— start —

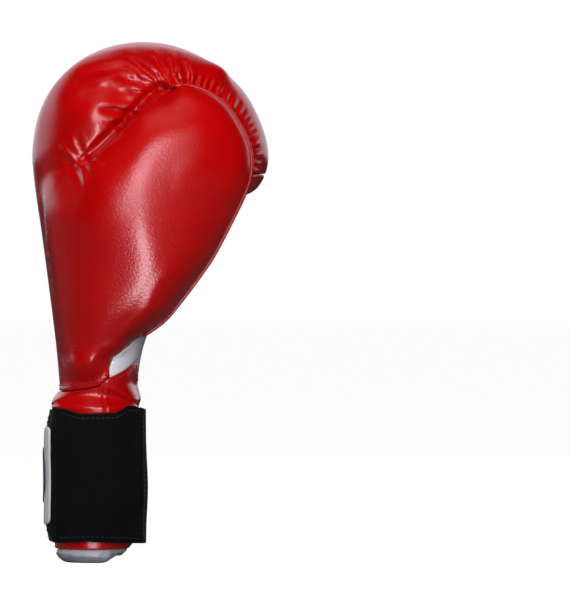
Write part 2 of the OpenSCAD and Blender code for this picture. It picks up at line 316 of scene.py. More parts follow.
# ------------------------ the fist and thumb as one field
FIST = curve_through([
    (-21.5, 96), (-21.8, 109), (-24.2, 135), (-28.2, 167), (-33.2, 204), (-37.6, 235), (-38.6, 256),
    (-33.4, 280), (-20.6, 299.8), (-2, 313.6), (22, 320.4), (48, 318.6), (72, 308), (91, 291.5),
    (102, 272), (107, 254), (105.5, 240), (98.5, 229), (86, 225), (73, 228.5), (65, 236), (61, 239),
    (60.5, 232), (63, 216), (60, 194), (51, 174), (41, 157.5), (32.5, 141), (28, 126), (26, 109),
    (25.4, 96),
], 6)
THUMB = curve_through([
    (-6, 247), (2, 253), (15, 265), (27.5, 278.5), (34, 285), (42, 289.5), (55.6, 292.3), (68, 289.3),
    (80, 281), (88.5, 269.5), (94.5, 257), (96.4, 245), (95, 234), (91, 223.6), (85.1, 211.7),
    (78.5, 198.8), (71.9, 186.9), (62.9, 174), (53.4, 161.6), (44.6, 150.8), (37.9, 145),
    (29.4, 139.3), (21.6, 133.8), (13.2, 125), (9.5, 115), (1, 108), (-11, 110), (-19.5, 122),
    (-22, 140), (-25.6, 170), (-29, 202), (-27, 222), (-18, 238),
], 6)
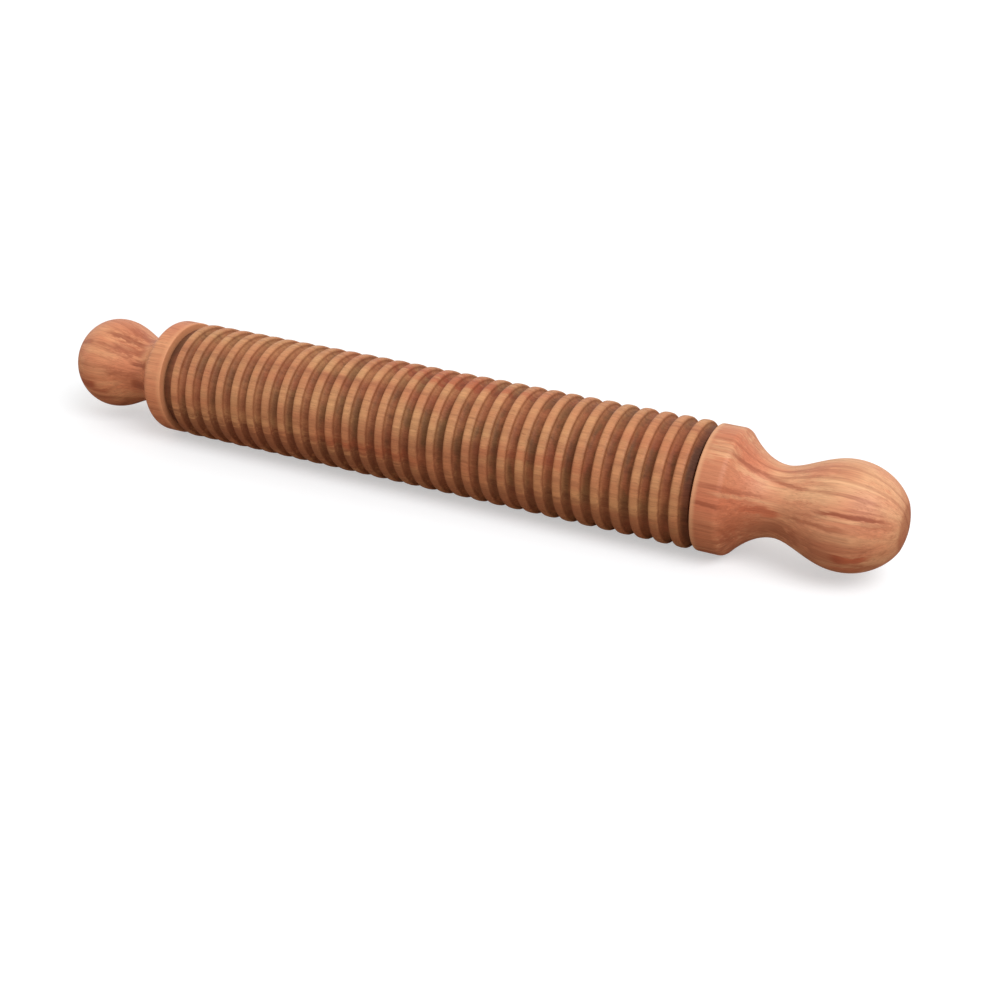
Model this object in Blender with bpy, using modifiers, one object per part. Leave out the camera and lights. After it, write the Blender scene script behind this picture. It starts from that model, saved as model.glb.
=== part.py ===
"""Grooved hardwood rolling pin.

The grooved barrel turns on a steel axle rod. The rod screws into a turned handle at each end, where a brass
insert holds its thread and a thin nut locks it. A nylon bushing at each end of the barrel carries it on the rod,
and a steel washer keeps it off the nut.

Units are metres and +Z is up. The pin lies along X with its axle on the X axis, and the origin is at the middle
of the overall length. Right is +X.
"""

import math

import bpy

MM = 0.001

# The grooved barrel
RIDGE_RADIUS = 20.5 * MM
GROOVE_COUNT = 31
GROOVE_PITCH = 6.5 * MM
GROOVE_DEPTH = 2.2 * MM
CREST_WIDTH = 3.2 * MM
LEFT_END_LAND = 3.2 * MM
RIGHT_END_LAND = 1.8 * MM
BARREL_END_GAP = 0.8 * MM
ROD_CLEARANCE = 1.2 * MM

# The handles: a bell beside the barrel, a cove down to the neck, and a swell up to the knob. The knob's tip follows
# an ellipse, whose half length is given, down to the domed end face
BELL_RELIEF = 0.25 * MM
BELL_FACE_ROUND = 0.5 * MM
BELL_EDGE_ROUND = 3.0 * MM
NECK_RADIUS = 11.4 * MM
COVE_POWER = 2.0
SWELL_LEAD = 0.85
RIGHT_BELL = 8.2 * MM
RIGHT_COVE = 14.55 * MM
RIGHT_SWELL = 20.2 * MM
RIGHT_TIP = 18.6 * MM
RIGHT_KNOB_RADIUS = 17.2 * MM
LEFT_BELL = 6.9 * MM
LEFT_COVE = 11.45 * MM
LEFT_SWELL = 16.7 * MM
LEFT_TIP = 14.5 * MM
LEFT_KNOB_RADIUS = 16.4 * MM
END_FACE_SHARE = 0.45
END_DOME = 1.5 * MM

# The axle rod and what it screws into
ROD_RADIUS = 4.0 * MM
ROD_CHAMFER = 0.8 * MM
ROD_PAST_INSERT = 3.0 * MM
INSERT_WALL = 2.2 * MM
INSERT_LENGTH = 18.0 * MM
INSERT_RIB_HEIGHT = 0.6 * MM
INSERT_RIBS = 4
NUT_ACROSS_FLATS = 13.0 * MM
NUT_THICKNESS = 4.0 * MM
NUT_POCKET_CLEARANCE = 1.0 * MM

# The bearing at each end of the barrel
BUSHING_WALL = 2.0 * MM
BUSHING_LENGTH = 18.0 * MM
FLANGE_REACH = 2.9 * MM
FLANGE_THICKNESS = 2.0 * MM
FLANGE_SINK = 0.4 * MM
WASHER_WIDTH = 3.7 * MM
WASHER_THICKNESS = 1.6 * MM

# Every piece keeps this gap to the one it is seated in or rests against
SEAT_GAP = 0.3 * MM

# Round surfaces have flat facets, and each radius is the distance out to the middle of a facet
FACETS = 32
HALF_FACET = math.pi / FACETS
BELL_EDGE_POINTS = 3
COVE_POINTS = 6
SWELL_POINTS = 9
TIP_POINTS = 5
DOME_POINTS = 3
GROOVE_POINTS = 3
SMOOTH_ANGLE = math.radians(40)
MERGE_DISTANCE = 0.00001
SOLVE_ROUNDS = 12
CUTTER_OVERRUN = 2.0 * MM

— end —

» **BRIEF**
Copy every line verbatim.

» **ANSWER TO THE TASK**
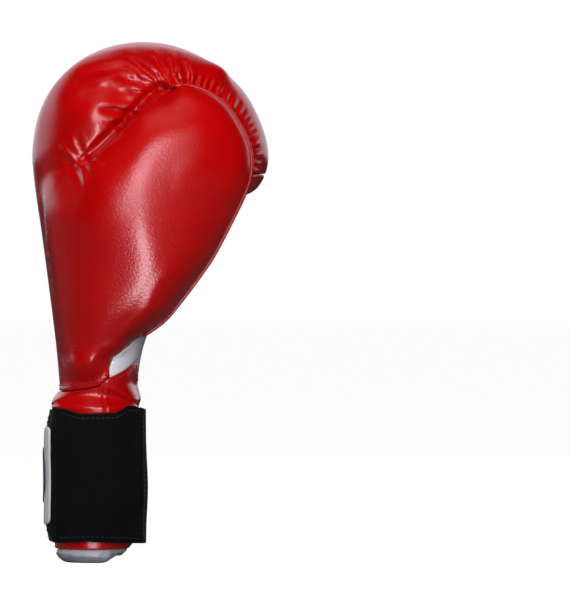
Write part 2 of the OpenSCAD and Blender code for this picture. It picks up at line 316 of scene.py. More parts follow.
# ------------------------ the fist and thumb as one field
FIST = curve_through([
    (-21.5, 96), (-21.8, 109), (-24.2, 135), (-28.2, 167), (-33.2, 204), (-37.6, 235), (-38.6, 256),
    (-33.4, 280), (-20.6, 299.8), (-2, 313.6), (22, 320.4), (48, 318.6), (72, 308), (91, 291.5),
    (102, 272), (107, 254), (105.5, 240), (98.5, 229), (86, 225), (73, 228.5), (65, 236), (61, 239),
    (60.5, 232), (63, 216), (60, 194), (51, 174), (41, 157.5), (32.5, 141), (28, 126), (26, 109),
    (25.4, 96),
], 6)
THUMB = curve_through([
    (-6, 247), (2, 253), (15, 265), (27.5, 278.5), (34, 285), (42, 289.5), (55.6, 292.3), (68, 289.3),
    (80, 281), (88.5, 269.5), (94.5, 257), (96.4, 245), (95, 234), (91, 223.6), (85.1, 211.7),
    (78.5, 198.8), (71.9, 186.9), (62.9, 174), (53.4, 161.6), (44.6, 150.8), (37.9, 145),
    (29.4, 139.3), (21.6, 133.8), (13.2, 125), (9.5, 115), (1, 108), (-11, 110), (-19.5, 122),
    (-22, 140), (-25.6, 170), (-29, 202), (-27, 222), (-18, 238),
], 6)
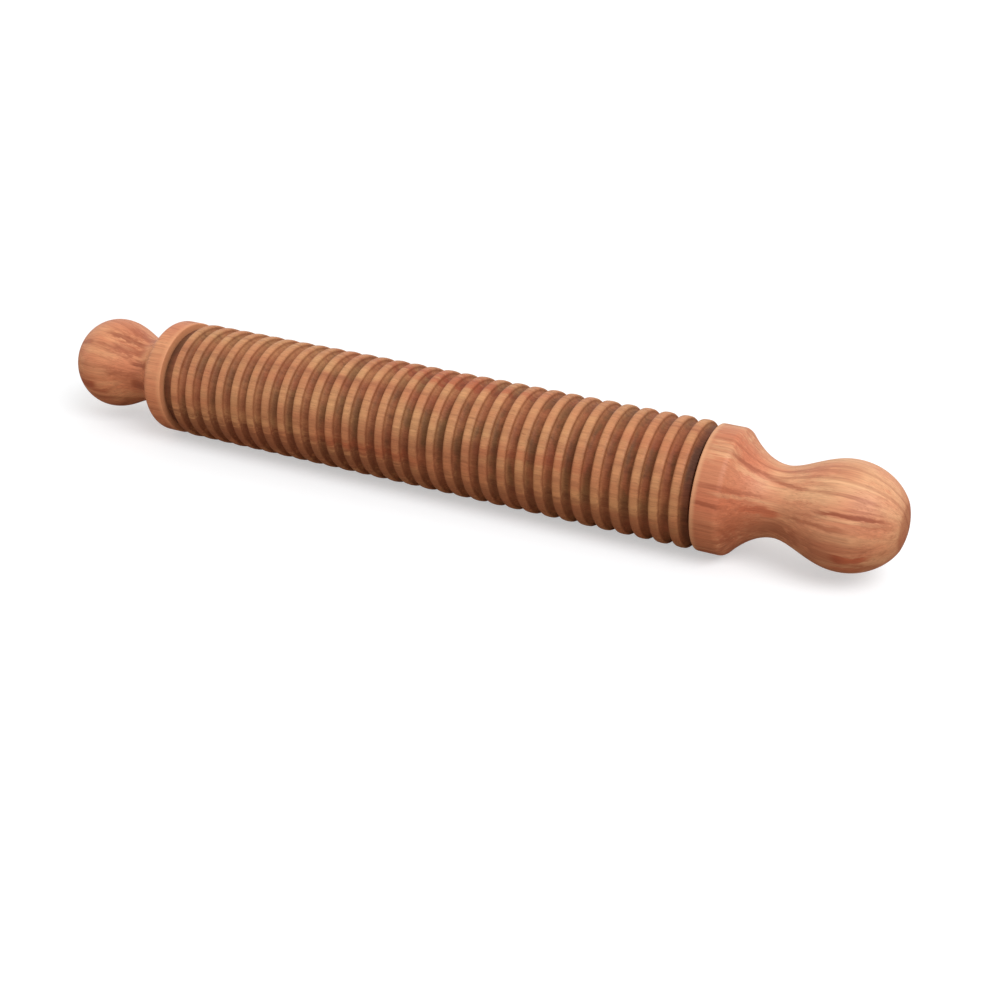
Model this object in Blender with bpy, using modifiers, one object per part. Leave out the camera and lights. After it, write the Blender scene script behind this picture. It starts from that model, saved as model.glb.
=== part.py ===
"""Grooved hardwood rolling pin.

The grooved barrel turns on a steel axle rod. The rod screws into a turned handle at each end, where a brass
insert holds its thread and a thin nut locks it. A nylon bushing at each end of the barrel carries it on the rod,
and a steel washer keeps it off the nut.

Units are metres and +Z is up. The pin lies along X with its axle on the X axis, and the origin is at the middle
of the overall length. Right is +X.
"""

import math

import bpy

MM = 0.001

# The grooved barrel
RIDGE_RADIUS = 20.5 * MM
GROOVE_COUNT = 31
GROOVE_PITCH = 6.5 * MM
GROOVE_DEPTH = 2.2 * MM
CREST_WIDTH = 3.2 * MM
LEFT_END_LAND = 3.2 * MM
RIGHT_END_LAND = 1.8 * MM
BARREL_END_GAP = 0.8 * MM
ROD_CLEARANCE = 1.2 * MM

# The handles: a bell beside the barrel, a cove down to the neck, and a swell up to the knob. The knob's tip follows
# an ellipse, whose half length is given, down to the domed end face
BELL_RELIEF = 0.25 * MM
BELL_FACE_ROUND = 0.5 * MM
BELL_EDGE_ROUND = 3.0 * MM
NECK_RADIUS = 11.4 * MM
COVE_POWER = 2.0
SWELL_LEAD = 0.85
RIGHT_BELL = 8.2 * MM
RIGHT_COVE = 14.55 * MM
RIGHT_SWELL = 20.2 * MM
RIGHT_TIP = 18.6 * MM
RIGHT_KNOB_RADIUS = 17.2 * MM
LEFT_BELL = 6.9 * MM
LEFT_COVE = 11.45 * MM
LEFT_SWELL = 16.7 * MM
LEFT_TIP = 14.5 * MM
LEFT_KNOB_RADIUS = 16.4 * MM
END_FACE_SHARE = 0.45
END_DOME = 1.5 * MM

# The axle rod and what it screws into
ROD_RADIUS = 4.0 * MM
ROD_CHAMFER = 0.8 * MM
ROD_PAST_INSERT = 3.0 * MM
INSERT_WALL = 2.2 * MM
INSERT_LENGTH = 18.0 * MM
INSERT_RIB_HEIGHT = 0.6 * MM
INSERT_RIBS = 4
NUT_ACROSS_FLATS = 13.0 * MM
NUT_THICKNESS = 4.0 * MM
NUT_POCKET_CLEARANCE = 1.0 * MM

# The bearing at each end of the barrel
BUSHING_WALL = 2.0 * MM
BUSHING_LENGTH = 18.0 * MM
FLANGE_REACH = 2.9 * MM
FLANGE_THICKNESS = 2.0 * MM
FLANGE_SINK = 0.4 * MM
WASHER_WIDTH = 3.7 * MM
WASHER_THICKNESS = 1.6 * MM

# Every piece keeps this gap to the one it is seated in or rests against
SEAT_GAP = 0.3 * MM

# Round surfaces have flat facets, and each radius is the distance out to the middle of a facet
FACETS = 32
HALF_FACET = math.pi / FACETS
BELL_EDGE_POINTS = 3
COVE_POINTS = 6
SWELL_POINTS = 9
TIP_POINTS = 5
DOME_POINTS = 3
GROOVE_POINTS = 3
SMOOTH_ANGLE = math.radians(40)
MERGE_DISTANCE = 0.00001
SOLVE_ROUNDS = 12
CUTTER_OVERRUN = 2.0 * MM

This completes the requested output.